Former hospital cleaner Richard, 61 from Southtown, was left with balance and mood swing problems after his stroke and also suffers from epilepsy.
He used to sit and did not want to do anything when he was first taken ill. But since joining Centre 81, where he attends five days a week, he has enjoyed the activities including the art.
“I started doing paint by numbers when I first came. But the staff helped me do my own pictures,” said Richard, whose colourful images ranging from landscapes and wildlife to celebrities including Elvis and Marilyn Monroe.
Centre 81 skills and activities manager Julie Charles said: “The activities we run here really help our members gain confidence as well as skills.
“Richard has made really good progress and we area so proud his work has featured in a major event, and will be on show to the public in a top attraction.

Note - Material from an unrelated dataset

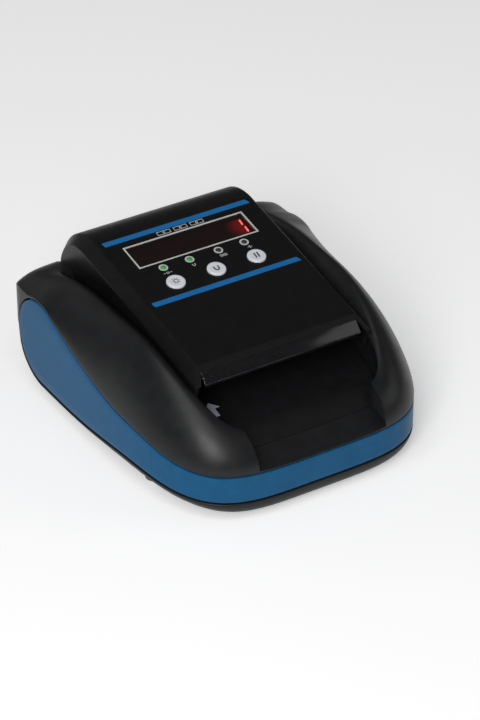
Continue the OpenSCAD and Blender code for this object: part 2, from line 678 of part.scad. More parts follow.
module uv_lamp_module() {
  color("#4a3f74") {
    translate([-22, 15.4, 45.5]) cube([44, 9.2, 4.6]);
    translate([-19, 17.6, 44.6]) cube([38, 4.8, 0.9]);
  }
}

module press_shaft(y) { translate([0, y, press_z]) rotate([0, 90, 0]) cylinder(r = 1.5, h = 66, center = true); }
module press_rollers(y) {
  for (s = [-1, 1]) translate([s * 20, y, press_z]) rotate([0, 90, 0]) difference() {
    cylinder(r = press_r, h = 14, center = true);
    cylinder(r = 1.5, h = 20, center = true);
  }
}
module front_press_shaft() { color("#c4c6c9") press_shaft(feed_y); }
module front_press_rollers() { color("#d9d5c9") press_rollers(feed_y); }
module rear_press_shaft() { color("#c4c6c9") press_shaft(exit_y); }
module rear_press_rollers() { color("#d9d5c9") press_rollers(exit_y); }

base_tray();
rubber_feet();
base_screws();
upper_shell();
trim_band();
feed_bed();
tray_arrow_label();
hinge_posts();
hinge_pins();
side_frames();
shaft_bushes();
drive_motor();
drive_belt();
magnetic_heads();
sensor_board();
encoder_sensor();
main_board();
board_screws();
board_parts();
dc_jack();
switch_housing();
switch_rocker();
motor_pulley();
feed_shaft();
feed_tyres();
feed_pulley();
encoder_disc();
exit_shaft();
exit_tyres();
exit_pulley();
lid_cover();
panel_overlay();
panel_stripes();
display_window();
window_frame();
digit_display();
panel_board();
panel_switches();
indicator_leds();
led_rings();
uv_button();
mg_button();
pause_button();
smoked_visor();
upper_guide();
roller_brackets();
press_springs();
uv_lamp_module();
front_press_shaft();
front_press_rollers();
rear_press_shaft();
rear_press_rollers();
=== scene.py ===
import bpy, bmesh, math
import numpy as np
from mathutils import Vector, Matrix
from mathutils.bvhtree import BVHTree


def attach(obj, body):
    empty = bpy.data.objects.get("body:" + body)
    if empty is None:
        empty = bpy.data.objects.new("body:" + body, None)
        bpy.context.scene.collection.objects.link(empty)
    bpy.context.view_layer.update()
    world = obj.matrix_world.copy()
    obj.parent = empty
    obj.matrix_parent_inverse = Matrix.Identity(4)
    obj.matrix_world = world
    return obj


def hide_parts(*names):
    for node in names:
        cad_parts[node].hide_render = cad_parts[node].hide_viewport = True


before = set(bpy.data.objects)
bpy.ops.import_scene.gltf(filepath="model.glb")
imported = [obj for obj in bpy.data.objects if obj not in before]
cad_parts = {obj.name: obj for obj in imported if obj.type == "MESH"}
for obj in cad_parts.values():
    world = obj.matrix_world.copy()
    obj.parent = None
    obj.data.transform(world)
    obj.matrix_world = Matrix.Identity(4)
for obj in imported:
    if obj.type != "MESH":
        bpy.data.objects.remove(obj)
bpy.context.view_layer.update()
MM = 0.001

# ---------------------------------------------------------------- form
A0, YC, LF, LR, NF, NR = 73.0, 50.0, 134.0, 34.0, 4.3, 8.0
RIDGE_Z, CREST_Z, RIDGE_IN, CREST_IN = 66.8, 38.8, 16.5, 11.0
BAND_YC, BAND_R, BAND_LOW, BAND_TOP = 51.2, 22.2, 10.2, 24.0
BAND_ZC = BAND_LOW + BAND_R
FLOOR_Z, SPLIT, BED_Z, BED_T = 2.5, 17.0, 41.5, 1.6
HY, HZ, HR, SL = 54.0, 51.5, 28.0, math.radians(10)
DHW, LHW, LIDT, LOW = 42.8, 47.2, 2.0, 46.5
DY0 = -42.5
DZ0 = HZ + (HR + math.sin(SL) * (DY0 - HY)) / math.cos(SL)
DLEN = (HY - DY0) * math.cos(SL) + (HZ - DZ0) * math.sin(SL)
U = np.array([0, math.cos(SL), math.sin(SL)])
N = np.array([0, -math.sin(SL), math.cos(SL)])
P0 = np.array([0, DY0, DZ0])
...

“And we are thrilled the brasses promote Centre 81, it’s work and upbeat message.”
The art success comes as Centre 81 launches a £5m appeal to rebuild its Tar Works Complex – currently a range of ageing second-hand buildings – into a modern, state-of-the-art base, enabling it to improve and expand its services.
It currently has 70 members of its skills and activities centre, and runs a community bus service used by 700 people – but sees the potential to help many more people.
The aim is to gain much of the funding through regional and national grants, but community fundraising – helped by heightened awareness of the Centre’s work - is also important.